Five considerations for retirement planning as a small business owner

Tips to help guide business owners' retirement process.

Share Menu attached Email Facebook Twitter LinkedIn | Print
Published: May 05, 2017

1. Weigh your current income level against the end goal

There's no one-size-fits-all rule for retirement planning, so it's vital to clarify your goals for the future — both personal and business. From there, you can determine how your current income level aligns with your retirement goals (eighty percent of your current income is a typical benchmark). If you don't have much time or cash flow, you may have to commit to a strict savings plan or be willing to adjust your end goals.

2. Consider diversifying your retirement plans

There are limits on the annual contributions you can make to your SEP-IRA, solo 401(k) plan, or SIMPLE plan. If you have reached that limit but still want to catch up on savings, explore other plan types to build additional wealth. Speak with your financial advisor about which combination of plans will serve you and your business best.

3. Formulate a transition strategy early on

Business owners tend to think they will be able to leave the business whenever they're ready to retire, but it's much safer to begin preparing for your departure five to ten years before your anticipated retirement date. Establish the market value of your business, and plan in advance whether it makes the most sense for you to sell to a buyer, pass the business down to a child, undergo a merger or acquisition, or liquidate your business.

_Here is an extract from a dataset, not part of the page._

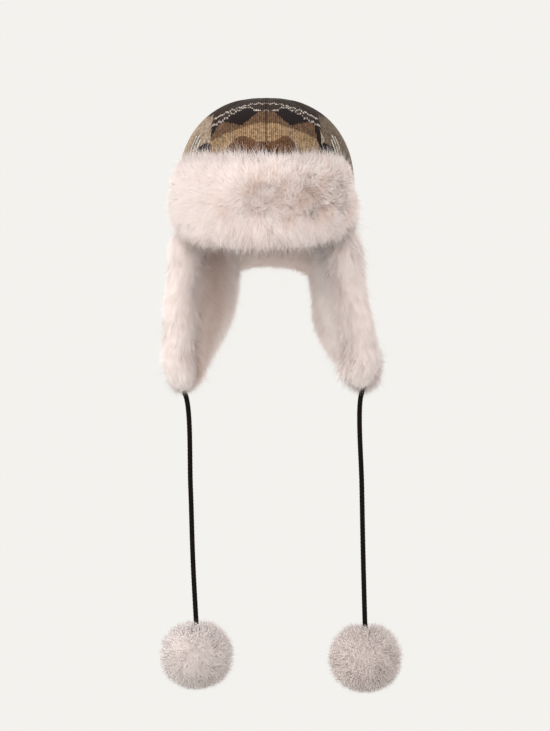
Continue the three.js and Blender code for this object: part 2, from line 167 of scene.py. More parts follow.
def curve_through(points, share):
    """Places on the smooth curve through some points. The share runs evenly over its stretches."""
    points = np.asarray(points, float)
    ends = np.vstack([2 * points[0] - points[1], points, 2 * points[-1] - points[-2]])
    along = np.clip(np.atleast_1d(share), 0, 1) * (len(points) - 1)
    start = np.minimum(along.astype(int), len(points) - 2)
    w = (along - start)[:, None]
    p0, p1, p2, p3 = (ends[start + k] for k in range(4))
    steps = ((p0, p1), (p1, p2), (p2, p3))
    d0, d1, d2 = (np.sqrt(np.linalg.norm(b - a, axis=1, keepdims=True)) for a, b in steps)
    t1 = ((p1 - p0) / d0 - (p2 - p0) / (d0 + d1) + (p2 - p1) / d1) * d1
    t2 = ((p2 - p1) / d1 - (p3 - p1) / (d1 + d2) + (p3 - p2) / d2) * d1
    return p1 + w * t1 + w**2 * (3 * (p2 - p1) - 2 * t1 - t2) + w**3 * (2 * (p1 - p2) + t1 + t2)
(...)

4. Make your business more marketable by becoming an LLC

The majority of small businesses are sole proprietorships, but because of the issues that arise with the intermingling of business and owner assets, it can be complicated to transfer ownership of a sole proprietorship. If your retirement plans include the income from selling your business, consider simplifying the process by filing as an LLC. You can get started by filing articles of organization with your state government office.

5. Maintain an emergency fund

No matter how well you plan, the unexpected can happen. Be sure that equipment repairs or slow business months won't infringe on your retirement plans — put some cash aside when profits are comfortable and find ways to implement strategic cost management in tighter times.